Prinsipnya, penyalah guna yang diancam pidana penjara, pertanggungan jawab pidananya berupa pidana rehabilitasi melalui dua cara.

Untuk cara pertama, yaitu melaksanakan kewajiban wajib lapor untuk mendapatkan penyembuhan melalui rehabilitasi.

Apabila melaksanakan wajib lapor maka pertanggungan jawab pidananya menjadi gugur karena status pecandu yang melaksanakan wajib lapor berubah menjadi tidak dituntut pidana.

Kedua, melalui keputusan hakim. Apabila tidak mau melaporkan diri ke IPWL untuk mendapatkan penyembuhan maka akan ditangkap oleh penyidik, dan dibawa ke pengadilan.

Hakim diberi kewenangan mutlak berdasarkan pasal 103/1 untuk menjatuhkan sanksi rehabilitasi baik terbukti salah maupun tidak terbukti bersalah.

Ketentuan ketentuan tersebut diatas perlu disosialisasikan kepada masarakat dan penegak hukum bahwa untuk memerangi penyalahgunaan narkotika adalah tugas utama orang tua dan pengemban fungsi rehabilitasi bukan tugas utamanya penegak hukum.

Oleh karena itu stategi penegakan hukum lebih tepat mengancam orang tua yang anaknya jadi pecandu dari pada memenjarakan penyalah guna narkotika.

Tugas utamanya penegak hukum adalah, memberatas peredaran gelap narkotika. Dan, memutus jaringan peredaran gelapnya melalui penerapan tindak pidana pencucian uang.

Juga bersama-sama orangtua pecandu, mendukung pengemban fungsi rehabilitasi melalui penegakan hukum rehabilitatif.
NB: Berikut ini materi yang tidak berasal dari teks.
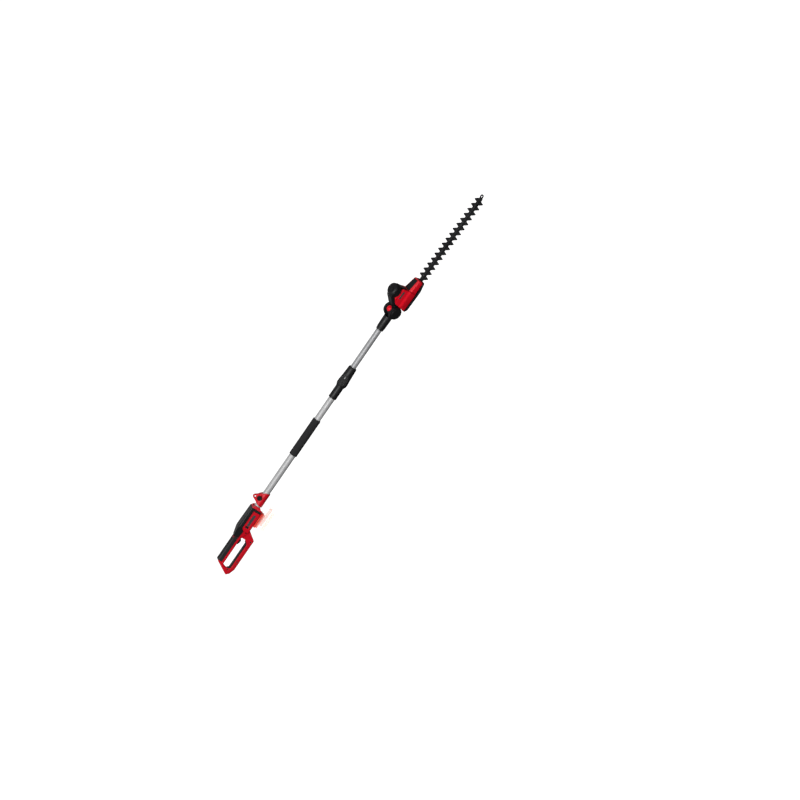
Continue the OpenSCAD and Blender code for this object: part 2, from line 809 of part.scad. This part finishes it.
plate_screw_places = [[81.5, -20], [81.5, 20], [148.5, -20], [148.5, 20]];

// ---- Blades ----

module slot(x0, x1, r, h) {
    translate([x0, 0, 0]) cylinder(h = h, r = r);
    translate([x1, 0, 0]) cylinder(h = h, r = r);
    translate([x0, -r, 0]) cube([x1 - x0, 2 * r, h]);
}

// Leaning tooth: steep towards the head on one edge of the blade, towards the tip on the other
module tooth() polygon([[-6.8, spine_width / 2 - 1], [-4, blade_width / 2 - 1.5], [-3, blade_width / 2],
    [0.4, blade_width / 2], [1.8, blade_width / 2 - 1.5], [15.5, spine_width / 2 - 1]]);

// Toothed blade with a round yoke at its rear and slots for the bolts
module blade(top) translate([0, 0, top - blade_thick]) difference() {
    union() {
        translate([gear_x, 0, 0]) cylinder(h = blade_thick, r = yoke_bore + 4);
        translate([gear_x + yoke_bore, -spine_width / 2, 0])
            cube([blade_end - gear_x - yoke_bore, spine_width, blade_thick]);
        translate([blade_end, 0, 0]) cylinder(h = blade_thick, r = spine_width / 2);
        for (i = [0 : tooth_count - 1], turn = [0, 180])
            translate([first_tooth + i * tooth_pitch, 0, 0]) rotate(turn)
                linear_extrude(blade_thick) tooth();
    }
    translate([gear_x, 0, 0]) bar_z(-cut, blade_thick + cut, yoke_bore);
    for (x = bolt_places)
        translate([0, 0, -cut]) slot(x - stroke, x + stroke, bolt_r + 0.4, blade_thick + 2 * cut);
}

module upper_blade() color(black) in_head() blade(upper_blade_top);

module lower_blade() color("#2b2c2e") in_head() blade(lower_blade_top);

// Stiff bar over the blades, with a hanging eyelet at its tip
module blade_bar() color(black) in_head() plate_z(bar_low, bar_top) difference() {
    union() {
        translate([gear_x + 27, -6.5]) square([eyelet_x - gear_x - 27, 13]);
        translate([eyelet_x, 0]) circle(10.5);
    }
    translate([eyelet_x, 0]) circle(4.5);
    for (x = bolt_places)
        translate([x, 0]) circle(bolt_r + 0.05);
}

module blade_bolts() color(steel) in_head() for (x = bolt_places) translate([x, 0, 0]) {
    bar_z(lower_blade_top - blade_thick - 0.3, bar_top, bolt_r);
    bar_z(bar_top, bar_top + 2.4, 5);
    bar_z(lower_blade_top - blade_thick - 2.6, lower_blade_top - blade_thick - 0.3, 5.4);
}

module head_screws() color(steel) in_head() {
    for (p = head_screw_places)
        translate([p[0], 0, p[1]]) {
            bar_y(-11.1, 11.5, 1.7);
            bar_y(-13.4, -11.1, 2.8);
        }
    for (p = plate_screw_places)
        translate([p[0], p[1], 0]) {
            bar_z(tray_low - 1.82, tray_low + 2, 1.4);
            bar_z(tray_low - 3.2, tray_low - 1.82, 2.6);
        }
}

handle_shell_left();
handle_shell_right();
grip_cover();
loop_pad();
top_cover();
indicator_lens();
handle_screws();
trigger();
trigger_pin();
trigger_spring();
lock_button();
switch_module();
control_board();
pole_socket();
battery_dock();
dock_contacts();
battery_tray();
battery_lid();
battery_cells();
battery_latch();
lower_tube();
strap_bracket_left();
strap_bracket_right();
bracket_knob();
foam_grip();
clamp_sleeve();
clamp_collet();
clamp_nut();
coiled_lead();
slider_bush();
upper_tube();
neck_fork();
hinge_pin();
hinge_cap_left();
hinge_cap_right();
hinge_knuckle();
release_button();
release_spring();
head_shell_left();
head_shell_right();
motor_cover();
vent_cap();
nose_cover();
head_tray();
gear_case();
motor_can();
motor_pinion();
drive_gear();
gear_bearing();
bottom_plate();
blade_bar();
blade_bolts();
upper_blade();
lower_blade();
head_screws();
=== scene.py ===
"""Studio scene of a cordless pole hedge trimmer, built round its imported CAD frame."""
import bpy
import bmesh
import json
import math
from mathutils import Matrix, Vector


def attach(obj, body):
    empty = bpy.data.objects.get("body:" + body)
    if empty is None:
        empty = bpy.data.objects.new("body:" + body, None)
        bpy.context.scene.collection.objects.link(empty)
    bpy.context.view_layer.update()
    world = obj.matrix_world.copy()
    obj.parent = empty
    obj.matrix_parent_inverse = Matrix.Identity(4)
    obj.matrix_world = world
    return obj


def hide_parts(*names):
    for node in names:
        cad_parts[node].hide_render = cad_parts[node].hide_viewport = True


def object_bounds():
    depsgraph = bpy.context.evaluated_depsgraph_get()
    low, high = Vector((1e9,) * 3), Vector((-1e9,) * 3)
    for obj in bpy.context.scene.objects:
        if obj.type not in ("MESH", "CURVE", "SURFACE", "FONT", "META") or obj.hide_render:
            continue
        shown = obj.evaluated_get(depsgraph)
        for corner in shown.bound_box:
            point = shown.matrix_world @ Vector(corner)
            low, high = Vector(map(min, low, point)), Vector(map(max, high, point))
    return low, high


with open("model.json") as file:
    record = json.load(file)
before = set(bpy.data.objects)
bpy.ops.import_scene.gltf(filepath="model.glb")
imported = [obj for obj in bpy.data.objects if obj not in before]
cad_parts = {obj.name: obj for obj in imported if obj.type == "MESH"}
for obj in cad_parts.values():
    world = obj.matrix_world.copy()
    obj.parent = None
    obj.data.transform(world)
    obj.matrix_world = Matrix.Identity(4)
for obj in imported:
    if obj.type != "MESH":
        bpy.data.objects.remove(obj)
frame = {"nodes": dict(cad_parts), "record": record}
cad_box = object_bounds()
cad = frame["nodes"]
joints = {j["name"]: j for j in frame["record"]["behaviour"]["joints"]}
MM = 0.001


# ---- Frames: the pole's axis, the neck and the cutter head, in millimetres ----

def frame_matrix(origin, x_axis, y_axis, z_axis):
    m = Matrix((x_axis, y_axis, z_axis)).transposed().to_4x4()
    return Matrix.Translation(origin) @ m @ Matrix.Scale(MM, 4)


hinge = Vector(joints["head_tilt"]["pos_m"])
across = Vector(joints["head_tilt"]["axis"])
head_up = Vector(joints["gear_spin"]["axis"])
head_out = Vector(joints["upper_stroke"]["axis"])
along = Vector((1, 0, 0))
POLE = frame_matrix(Vector((0, 0, hinge.z)), along, Vector((0, 1, 0)), Vector((0, 0, 1)))
HEAD = frame_matrix(hinge, head_out, across, head_up)


# ---- Materials ----

class Nodes:
    """Short way to add and join the shader nodes of one material."""

    def __init__(self, name):
        self.material = bpy.data.materials.new(name)
        self.material.use_nodes = True
        self.tree = self.material.node_tree
        self.shader = self.tree.nodes["Principled BSDF"]
        self.coords = self.add("ShaderNodeTexCoord").outputs["Object"]

    def add(self, kind, inputs=None, **settings):
        node = self.tree.nodes.new(kind)
        for key, value in settings.items():
            setattr(node, key, value)
        for key, value in (inputs or {}).items():
            self.set(node.inputs[key], value)
        return node

    def set(self, socket, value):
        if isinstance(value, bpy.types.NodeSocket):
            self.tree.links.new(value, socket)
        else:
            socket.default_value = value

    def noise(self, scale, stretch=(1, 1, 1), detail=3.0):
        mapping = self.add("ShaderNodeMapping", {"Vector": self.coords, "Scale": stretch})
        return self.add("ShaderNodeTexNoise", {"Vector": mapping.outputs[0], "Scale": scale,
                                               "Detail": detail}).outputs["Fac"]

    def spread(self, value, low, high, source=(0.3, 0.7)):
        return self.add("ShaderNodeMapRange", {"Value": value, "To Min": low, "To Max": high,
                                               "From Min": source[0], "From Max": source[1]}).outputs[0]

    def times(self, a, b):
        return self.add("ShaderNodeMath", {0: a, 1: b}, operation="MULTIPLY").outputs[0]

    def mix(self, factor, a, b):
        node = self.add("ShaderNodeMix", data_type="RGBA")
        self.set(node.inputs[0], factor)
        self.set(node.inputs[6], a)
        self.set(node.inputs[7], b)
        return node.outputs[2]


def rgba(colour):
    return (*colour, 1.0)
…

Yaitu: penegakan hukum dengan tujuan penyembuhan tanpa upaya paksa berupa penahanan dan penjatuhan hukuman penjara.

Dengan kewajiban menempatkan penyalah guna ke dalam lembaga rehabilitasi, selama proses penegakan hukum dan penjatuhan hukumannya berupa hukuman pidana rehabilitasi.